Mutation testing; model-based testing; test generation; hyperproperties; model checking; concurrency
en
Abstract:
Powerful verification and validation methods are needed to keep up with the complexity of modern systems. While testing remains the most prevalent verification and validation method, scaling testing to huge and interdependent systems poses a big challenge. We address this challenge by presenting scalable methods for model-based mutation testing with a focus on strong mutation and non-deterministic models of concurrent reactive systems. Model-based testing aims to automatically create test cases from a model of some system under test. We use mutations as the driving criterion in model-based test generation. Strong mutation analysis aims to reveal differences in the output of a model and mutations of it via test cases. Mutations mimic implementation errors and a key assumption of mutation testing is that the ability of a test suite to reveal artificial errors carries over to its ability to reveal actual faults.
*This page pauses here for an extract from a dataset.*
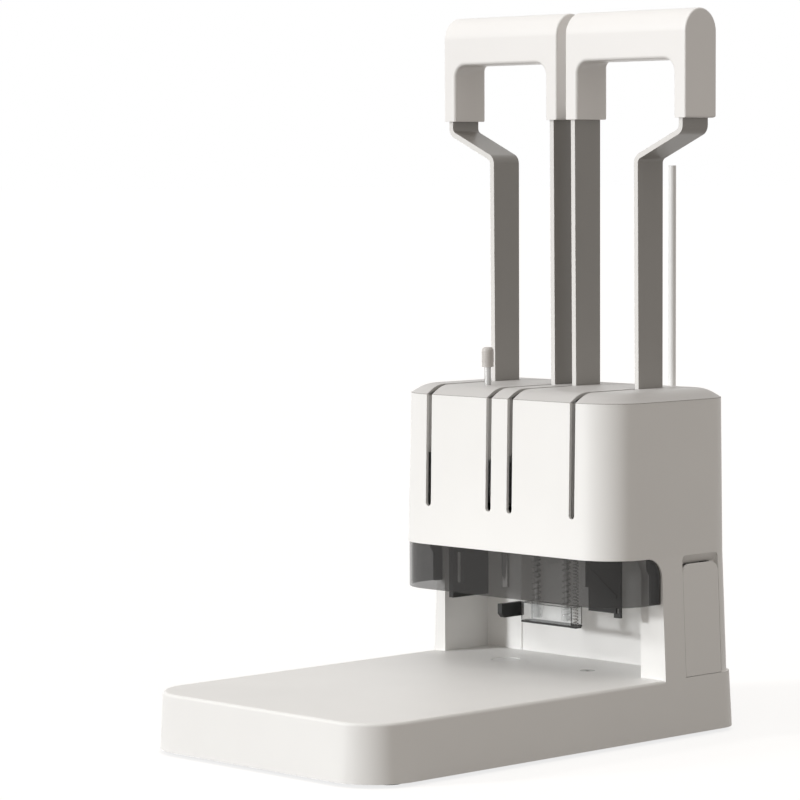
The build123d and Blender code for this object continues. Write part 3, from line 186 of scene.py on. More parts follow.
@dataclass(frozen=True)
class Finish:
    """A plain surface: one colour with slight clouding, fine grain and a matching sheen.

    Attributes:
        name: The material's name, after the real material.
        colour: sRGB hex colour of the surface.
        sheen: Roughness of the surface.
        metallic: One for bare metal, zero for paint and plastic.
        ior: Index of refraction.
        grain_mm: Width of the surface grain.
        grain_depth_mm: Depth of the grain in the bump.
        clouding: Share by which the colour drifts over the piece.
        clouding_mm: Width of that drift.
        grain_strength: How strongly the grain bends the light.
        smoothest: Share of the roughness in the grain's hollows.
        roughest: Share of the roughness on its tops.
    """

    name: str
    colour: str
    sheen: Sheen = Sheen.MOULDED
    metallic: float = 0.0
    ior: float = 1.5
    grain_mm: float = 0.9
    grain_depth_mm: float = 0.012
    clouding: float = 0.03
    clouding_mm: float = 70.0
    grain_strength: float = 0.6
    smoothest: float = 0.9
    roughest: float = 1.12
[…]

We establish a rigorous theoretical framework for strong model-based mutation testing in presence of non-determinism. We embedded this framework into the theory of hyperproperties, which enables mutation testing via hyperproperty model checking and thus rigorous mutation analysis. Furthermore, we propose an explicit state and exploration-based test case generation algorithm that is tuned for scalability. It executes mutants lazily and explores state spaces in a branching search manner. Finally, we enable test case generation for highly concurrent models by connecting this algorithm with event structure-based partial order reduction. To this end, we map strong killing onto a language inclusion problem over event structures, prove the computational complexity of this problem, provide a decision algorithm for it, and obtain a novel type of test cases that incorporates the concurrent behavior of the model.